One honest note: the lobby has that specific 'large Australian apartment-hotel chain' energy — functional, corporate, not trying to be cool. If you need your hotel to have a curated playlist and a cocktail bar where someone muddles things in front of you, this isn't that. But if you need your hotel to be a comfortable, well-located base that doesn't punish you financially for staying a full week, this is exactly that.

The plan

Book at least three to four weeks out for the best rates, and specifically request a high-floor room with a kitchen and ocean-facing balcony — it's the combination that makes this place worth recommending. Hit Woolworths on your first afternoon and stock the fridge. Use the tram daily instead of renting a car (parking in Surfers is a headache you don't need).
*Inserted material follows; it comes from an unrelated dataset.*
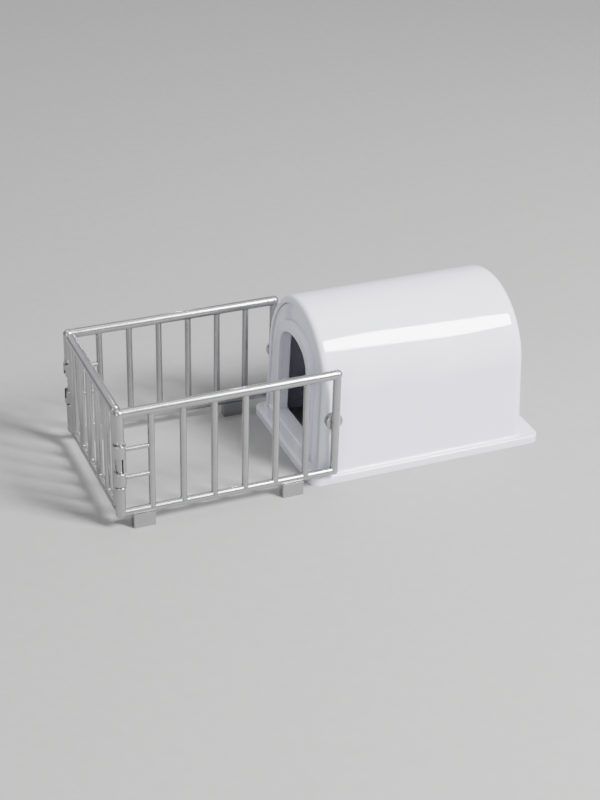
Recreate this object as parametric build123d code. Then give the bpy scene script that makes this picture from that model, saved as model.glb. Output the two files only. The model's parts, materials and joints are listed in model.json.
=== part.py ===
from build123d import *
from math import cos, radians, sin, sqrt, tan
import os

# A 1:32 scale calf hutch with its folding pen.
# Origin: on the ground, at the middle of the whole length and width.
# +X runs from the gate to the back of the hutch, +Y to the left, +Z up. Millimetres.

# ---------------------------------------------------------------- driving dimensions

# Hutch moulding
base_length = 63.7           # base flange, front edge to rear edge
flange_side = 1.2            # foot of each side wall to the flange's side edge
base_thickness = 2.2
base_corner = 2.5            # corner radius of the flange seen from above
base_edge = 0.5              # rounding along the flange's upper edge
body_width = 38.0            # outside of the side walls, measured at the ground
body_height = 41.0           # ground to ridge
side_draft = 2.0             # degrees each side wall leans in
front_draft = 1.7            # degrees the front leans back
rear_draft = 2.4             # degrees the rear wall leans in
front_step = 2.5             # flange's front edge to the foot of the front face
rear_step = 4.3              # flange's rear edge to the foot of the rear wall
wall = 1.2
front_round = 1.5            # rounding where the roof turns into the front
rear_round = 2.8             # rounding around the rear wall

# Front wall, doorway and sill
lip_width = 1.9              # shell's front return, around the front wall
groove = 0.2                 # shadow gap between the return and the front wall
front_inset = 0.5            # front wall's face behind the return's face
plate_thickness = 1.1        # front wall behind the return
plate_play = 0.15            # front wall's edge to the inside of the shell
doorway_width = 17.4
doorway_header = 9.4         # ridge down to the top of the doorway
doorway_shoulder = 5.5       # radius of the doorway's upper corners
doorway_crown = 12.0         # radius over the middle of the doorway
frame_width = 2.9            # raised band around the doorway
frame_rise = 1.5             # band stands this far in front of the front wall
frame_edge = 0.35            # rounding along the band's front
sill_rise = 4.0              # above the flange
sill_depth = 2.2             # sill stands this far in front of the front wall
sill_edge = 0.4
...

Skip the hotel restaurant and walk ten minutes to any of the cafés along the Esplanade for breakfast. The pool is best in the late afternoon when the sun drops behind the building and you get shade without losing warmth.

Book a high-floor kitchen room, stock the fridge at Woolworths on day one, live on that balcony every morning, and spend what you saved on a long lunch in Burleigh — you'll come home feeling like you actually had a holiday instead of just paying for one.